Sungguh jauh perbedaan antara lingkungan saat saya di sekolah umum dengan saat saya di Gontor.  Di SD karena guru-guru dan kawan-kawan saya kebanyakan adalah  abangan, mereka sangat asing dengan namaku.  Namun di Gontor, nama Abduh  menuai sanjung dan puji.  Walau sanjung dan puji itu bukan buatku, namun saya ikut menikmatinya.

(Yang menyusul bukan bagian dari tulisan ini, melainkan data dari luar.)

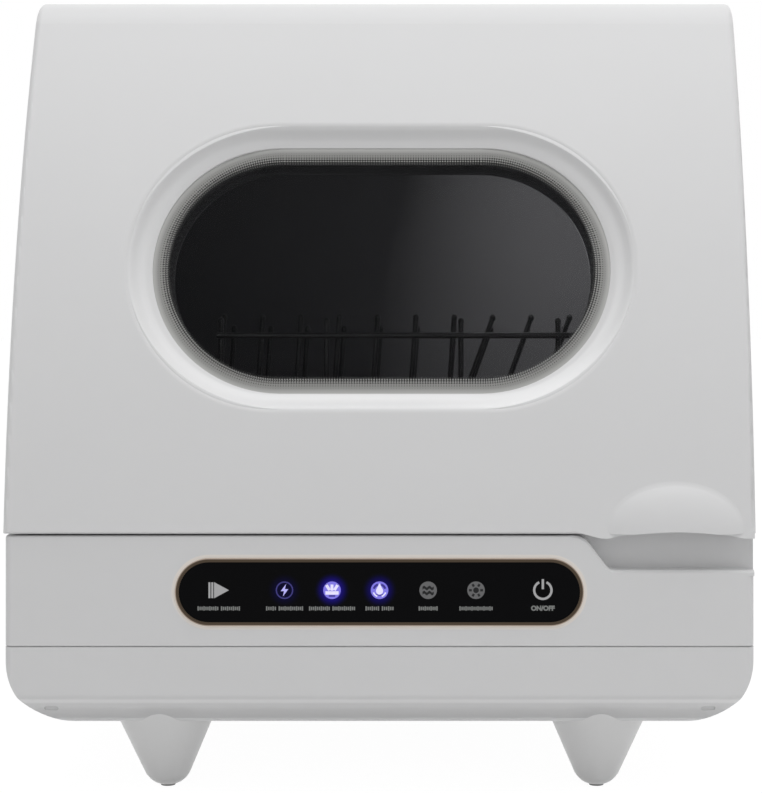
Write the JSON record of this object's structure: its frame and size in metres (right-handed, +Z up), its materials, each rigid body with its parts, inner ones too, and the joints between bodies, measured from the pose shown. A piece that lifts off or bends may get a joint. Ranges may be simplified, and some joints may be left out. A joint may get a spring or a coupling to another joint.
{
  "type": "countertop dishwasher",
  "caption": "Countertop dishwasher on cone legs: curved lift-up door with a stadium window, touch panel, wire rack, spray arm and a tank filled from the top.",
  "frame": {"origin": "on the surface it stands on, under the middle of the overall outline", "axes": "+X to the right seen from the front, +Y from the door towards the back, +Z up"},
  "size_m": [0.422, 0.4539, 0.463],
  "materials": {
    "white_plastic": "satin",
    "liner_plastic": "matt",
    "tub_plastic": "satin",
    "black_gloss": "gloss",
    "copper_trim": "polished rose copper",
    "rubber": "matt",
    "pad_rubber": "matt",
    "circuit_board": "satin",
    "grey_plastic": "matt",
    "spray_plastic": "satin",
    "filter_steel": "brushed",
    "heater_steel": "brushed",
    "clear_plastic": "satin",
    "fan_plastic": "matt",
    "hinge_steel": "zinc plated",
    "window_glass": "polished",
    "black_wire": "nylon dipped"
  },
  "bodies": {
    "cabinet": {"bottom_shell": "white_plastic", "base_casing": "white_plastic", "cabinet_shell": "white_plastic", "back_panel": "white_plastic", "leg_front_left": "white_plastic", "leg_front_right": "white_plastic", "leg_rear_left": "white_plastic", "leg_rear_right": "white_plastic", "rack_rail_left": "liner_plastic", "rack_rail_right": "liner_plastic", "vent_grille": "liner_plastic", "tub": "tub_plastic", "panel_lens": "black_gloss", "panel_trim": "copper_trim", "leg_pads": "pad_rubber", "door_seal": "rubber", "drain_hose": "rubber", "wash_hose": "rubber", "touch_board": "circuit_board", "control_board": "circuit_board", "sump": "grey_plastic", "wash_pump": "grey_plastic", "drain_pump": "grey_plastic", "inlet_valve": "grey_plastic", "drain_spigot": "grey_plastic", "door_switch": "grey_plastic", "fill_funnel": "grey_plastic", "fill_pipe": "grey_plastic", "air_duct": "grey_plastic", "spray_post": "grey_plastic", "heater": "heater_steel", "water_tank": "clear_plastic", "fan_housing": "fan_plastic", "hinge_bracket_left": "hinge_steel", "hinge_bracket_right": "hinge_steel", "hinge_pins": "hinge_steel", "catch_plates": "hinge_steel", "casing_screws": "hinge_steel"},
    "door": {"door_shell": "white_plastic", "door_liner": "liner_plastic", "outer_glass": "window_glass", "glass_gasket": "rubber", "inner_glass": "window_glass", "door_magnets": "hinge_steel", "hinge_arm_left": "hinge_steel", "hinge_arm_right": "hinge_steel"},
    "rack": {"rack_frame": "black_wire", "rack_floor": "black_wire", "tine_row_front": "black_wire", "tine_row_rear": "black_wire", "front_rail": "black_wire", "side_rail_left": "black_wire", "side_rail_right": "black_wire", "rack_runners": "liner_plastic"},
    "spray_arm": {"spray_arm": "spray_plastic"},
    "filter_cup": {"filter_cup": "filter_steel"},
    "fan_rotor": {"fan_rotor": "fan_plastic"},
    "fill_cap": {"fill_cap": "white_plastic"}
  },
  "joints": [
    {"name": "door_hinge", "type": "hinge", "parent": "cabinet", "child": "door", "pos_m": [0, -0.1016, 0.435], "axis": [-1, 0, 0], "range_deg": [0, 90]},
    {"name": "rack_slide", "type": "slide", "parent": "cabinet", "child": "rack", "axis": [0, -1, 0], "range_m": [0, 0.19]},
    {"name": "spray_arm_spin", "type": "hinge", "parent": "cabinet", "child": "spray_arm", "pos_m": [0, -0.012, 0.15], "axis": [0, 0, 1], "continuous": true},
    {"name": "filter_twist", "type": "hinge", "parent": "cabinet", "child": "filter_cup", "pos_m": [0.076, -0.074, 0.115], "axis": [0, 0, 1], "range_deg": [0, 40]},
    {"name": "fan_spin", "type": "hinge", "parent": "cabinet", "child": "fan_rotor", "pos_m": [0.118, 0.193, 0.408], "axis": [0, 1, 0], "continuous": true},
    {"name": "cap_lift", "type": "slide", "parent": "cabinet", "child": "fill_cap", "axis": [0, 0, 1], "range_m": [0, 0.03]}
  ],
  "couplings": [
    {"joint": "rack_slide", "follows": "door_hinge", "m_per_rad": 0.12}
  ]
}
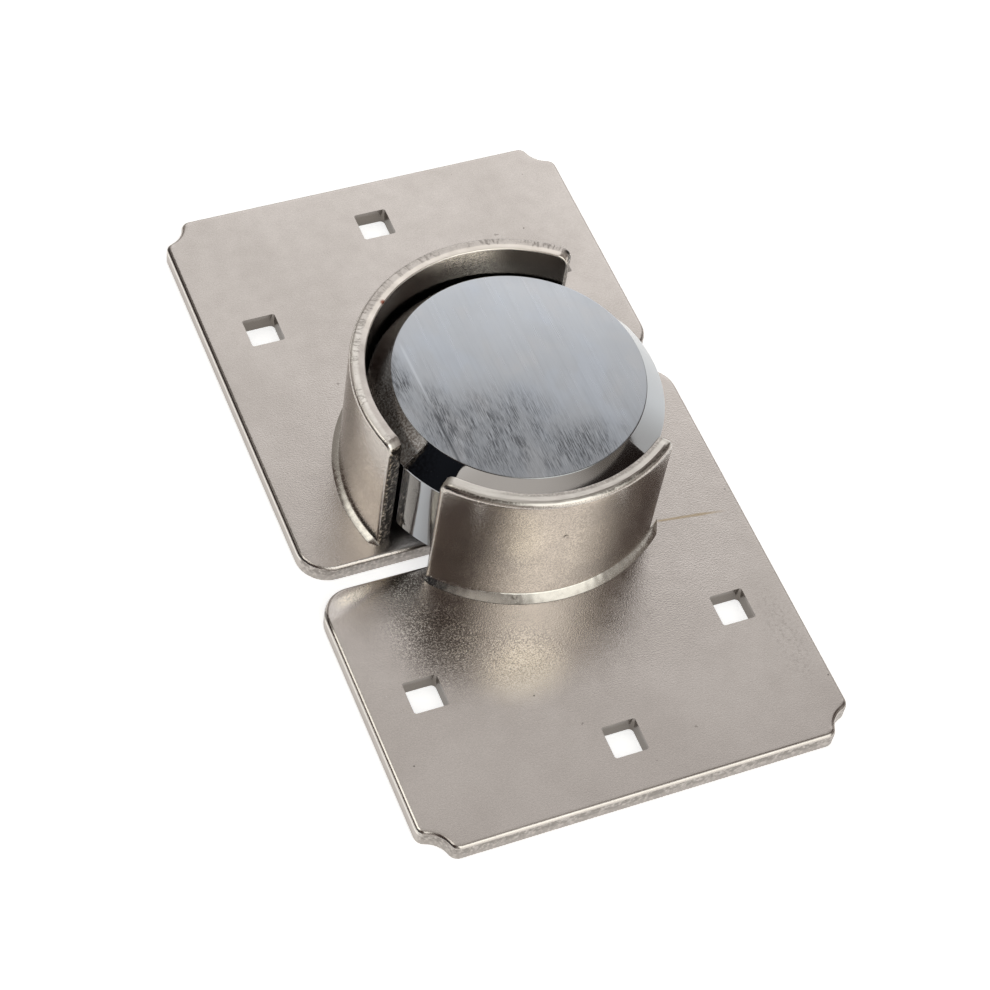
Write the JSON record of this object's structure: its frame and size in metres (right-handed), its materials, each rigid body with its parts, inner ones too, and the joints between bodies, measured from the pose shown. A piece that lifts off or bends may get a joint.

Ketidaknyamanan dengan nama pemberian orangtua dialami pula oleh seorang aktifis politik berkebangsaan Palestina, Edward Said.  Di dalam memoarnya, Out of Place, kritikus sastra ini  merasa asing dari namanya ssendiri.  Di telinganya sendiri nama itu terdengar bodoh.  Bagaimana mungkin seorang anak Arab bernama Edward, padahal teman-teman sekolahnya tidak ada yang menggunakan nama Eropa, seperti  Omar Sharif (kelak aktor Hollywood), dan Hussein Talal (kelak raja Yordania).  Nama mereka benar-benar Arab,  tidak sebagaimana nama dirinya.  Namun akhirnya ia nyaman saja dengan nama tersebut, apalagi setelah hijrah ke Amerika Serikat.  Ia seolah memiliki dua identitas: Arab dan Eropa.  Dan dengan identitas tersebut ia memperjuangkan nasib bangsa Palestina. 

Paling tidak ada kesamaan antara saya dengan Edward Said.